Radiowóz ominął rogatki? Nie żyje policjant z Wrocławia
Tragiczny wypadek na przejeździe kolejowym w stolicy Dolnego Śląska. Pociąg zmiażdżył policyjny radiowóz, którego kierowca - jak twierdzą świadkowie - ominął opuszczone zapory. Funkcjonariusz zginął na miejscu.
Tragedia wydarzyła się po godz. 10 na ul. Zapotocze w pobliżu stacji Wrocław Świniary, w kierunku Osobowic. Maszynista nie miał możliwości zatrzymania rozpędzonego pociągu relacji Poznań-Wrocław. Lokomotywa wbiła się w policyjnego nissana i pchała go przez kilkaset metrów.
Terenowy radiowóz został zmiażdżony. Funkcjonariusz jechał autem sam. - Szlabany były zamknięte. Policjant chciał je ominąć. Nie zauważył nadjeżdżającego pociągu - relacjonuje w rozmowie z portalem "Gazety Wrocławskiej" świadek wypadku.

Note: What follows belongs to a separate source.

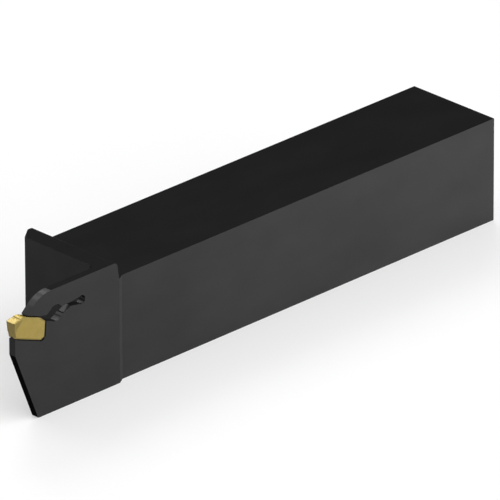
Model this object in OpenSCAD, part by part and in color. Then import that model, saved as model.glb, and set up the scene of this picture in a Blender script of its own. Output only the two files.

Policja nie chce komentować tych doniesień. Asp. szt. Paweł Petrykowski z wrocławskiej policji mówi Wirtualnej Polsce, że przyczyny zderzenia wskaże wszczęte już postępowanie. - Na miejscu pracuje prokurator, policyjni technicy i służby kolejowe. Rodzina funkcjonariusza została objęta pomocą psychologiczną - dodaje policjant.

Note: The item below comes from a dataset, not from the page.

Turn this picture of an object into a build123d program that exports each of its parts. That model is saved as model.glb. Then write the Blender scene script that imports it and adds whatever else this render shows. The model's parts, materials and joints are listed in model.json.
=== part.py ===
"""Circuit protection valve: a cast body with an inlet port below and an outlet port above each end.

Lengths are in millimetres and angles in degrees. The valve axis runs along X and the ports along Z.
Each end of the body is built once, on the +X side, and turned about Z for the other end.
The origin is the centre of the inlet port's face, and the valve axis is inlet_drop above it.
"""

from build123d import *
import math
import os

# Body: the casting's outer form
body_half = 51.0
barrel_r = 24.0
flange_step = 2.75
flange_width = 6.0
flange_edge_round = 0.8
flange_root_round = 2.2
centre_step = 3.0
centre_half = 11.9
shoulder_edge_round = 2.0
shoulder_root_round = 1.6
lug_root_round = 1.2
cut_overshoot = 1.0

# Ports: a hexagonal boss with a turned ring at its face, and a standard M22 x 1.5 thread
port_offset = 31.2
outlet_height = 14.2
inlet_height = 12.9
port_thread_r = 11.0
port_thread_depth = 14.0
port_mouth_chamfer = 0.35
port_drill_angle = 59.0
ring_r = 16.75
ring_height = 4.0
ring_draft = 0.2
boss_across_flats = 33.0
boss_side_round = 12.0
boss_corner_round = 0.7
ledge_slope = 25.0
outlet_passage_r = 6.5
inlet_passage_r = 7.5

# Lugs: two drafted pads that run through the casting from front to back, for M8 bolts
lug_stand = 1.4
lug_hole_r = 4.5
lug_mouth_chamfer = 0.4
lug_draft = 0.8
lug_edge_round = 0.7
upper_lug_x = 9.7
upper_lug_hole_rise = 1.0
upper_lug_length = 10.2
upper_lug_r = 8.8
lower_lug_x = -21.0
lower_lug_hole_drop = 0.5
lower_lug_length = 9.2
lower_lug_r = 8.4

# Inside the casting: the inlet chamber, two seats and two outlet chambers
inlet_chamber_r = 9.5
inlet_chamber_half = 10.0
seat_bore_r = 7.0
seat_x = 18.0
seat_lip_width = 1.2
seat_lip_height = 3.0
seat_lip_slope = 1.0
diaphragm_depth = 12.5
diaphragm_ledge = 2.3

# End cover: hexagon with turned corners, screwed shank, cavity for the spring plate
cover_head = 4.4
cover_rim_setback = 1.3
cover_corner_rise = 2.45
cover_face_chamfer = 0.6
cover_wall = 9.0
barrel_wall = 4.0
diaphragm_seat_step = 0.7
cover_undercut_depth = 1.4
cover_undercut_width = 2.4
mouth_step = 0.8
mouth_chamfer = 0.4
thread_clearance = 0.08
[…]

Przejazd, na którym doszło do wypadku, wyposażony jest w półrogatki i sygnalizację świetlną. - Wszystko było sprawne. Nie mamy tam niestety zainstalowanych kamer. Komisja będzie wyjaśniać, jak to się stało, że samochód znalazł się na przejeździe - wyjaśnia nam Mirosław Siemieniec, rzecznik prasowy PKP PLK.
Linia kolejowa Poznań-Wrocław jest nieprzejezdna. Kolejarze organizują komunikację zastępczą. Część pociągów jest opóźniona. Dotyczy to składów regionalnych Polregio i Kolei Dolnośląskich, ale także pociągów dalekobieżnych spółki PKP Intercity.